In 1977 the Bhaktivedanta Book Trust (BBT), the world's foremost publisher of books on Indian philosophy, was invited to the prestigious Moscow International Book Fair, where BBT publications received high acclaim. The BBT returned to the fair in 1979, displaying all of Srila Prabhupada's books, and creating an even greater sensation, attracting hundreds of thousands of book lovers and spiritual seekers to its colorful exhibit.

Glasnost’s Biggest Test

Although officially no foreign books are allowed to be directly sold at the fair, many volumes nevertheless found their way into the hands of Soviet citizens.
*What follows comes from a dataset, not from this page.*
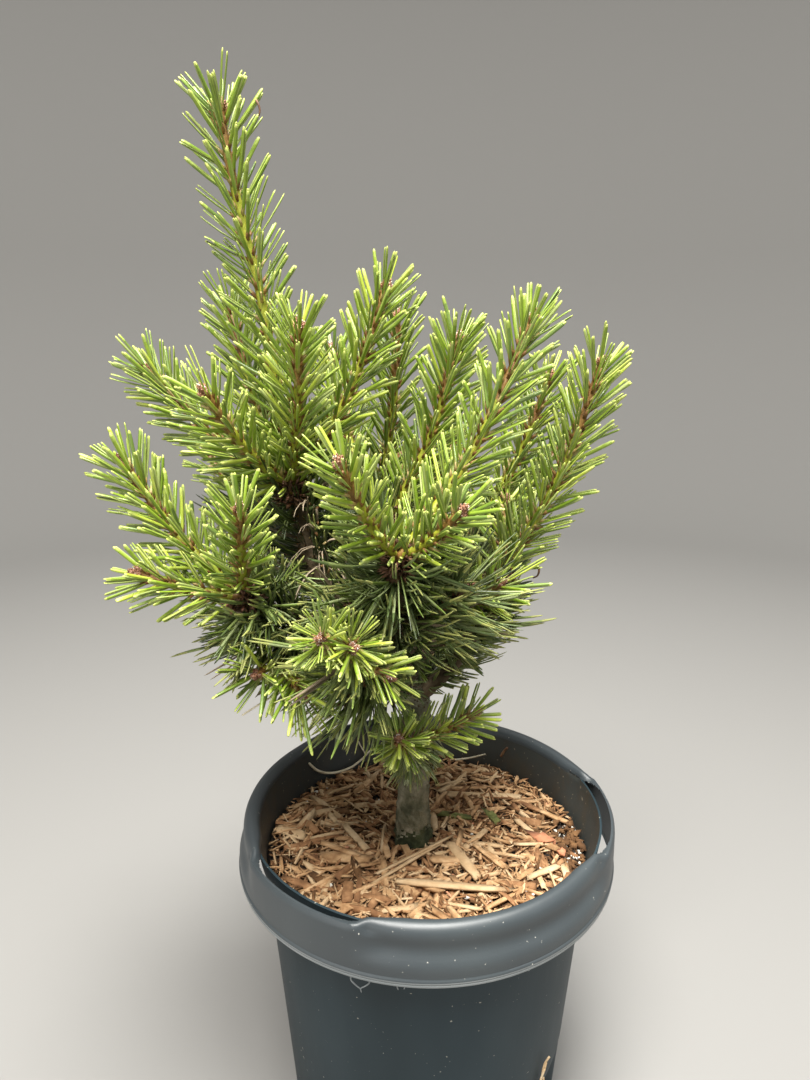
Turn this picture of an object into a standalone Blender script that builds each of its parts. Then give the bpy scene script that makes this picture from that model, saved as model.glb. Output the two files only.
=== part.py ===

One man even photographed all nine hundred pages of Prabhupada's Bhagavad-gita As It Is. The rare original volumes obtained at the book fair were circulated underground, and each was read by hundreds of persons, while translations copied by hand or published by underground presses reached thousands more.

Soviet officials later credited the BBT's presence at the 1979 book fair with giving the Hare Krsna movement substantial intellectual influence in the USSR. A Moscow correspondent for The New York Times reported (July 31, 1983): "[The exhibit] drew curious Russians, the books spread, and Hare Krishna was on its way in Russia."

The movement flourished, spreading to all fifteen Soviet republics. Devotees gathered secretly in apartments to chant the Hare Krsna mantra, read Bhagavad-gita, Srimad-Bhagavatam, and other books by Srila Prabhupada, and feast on prasadam, spiritual vegetarian food offered to Krsna. Although the movement was underground, it experienced relatively little persecution.

But this was not to last. The rise to power of Yuri Andropov, the long-time head of the KGB, brought in an era of extreme ideological repression.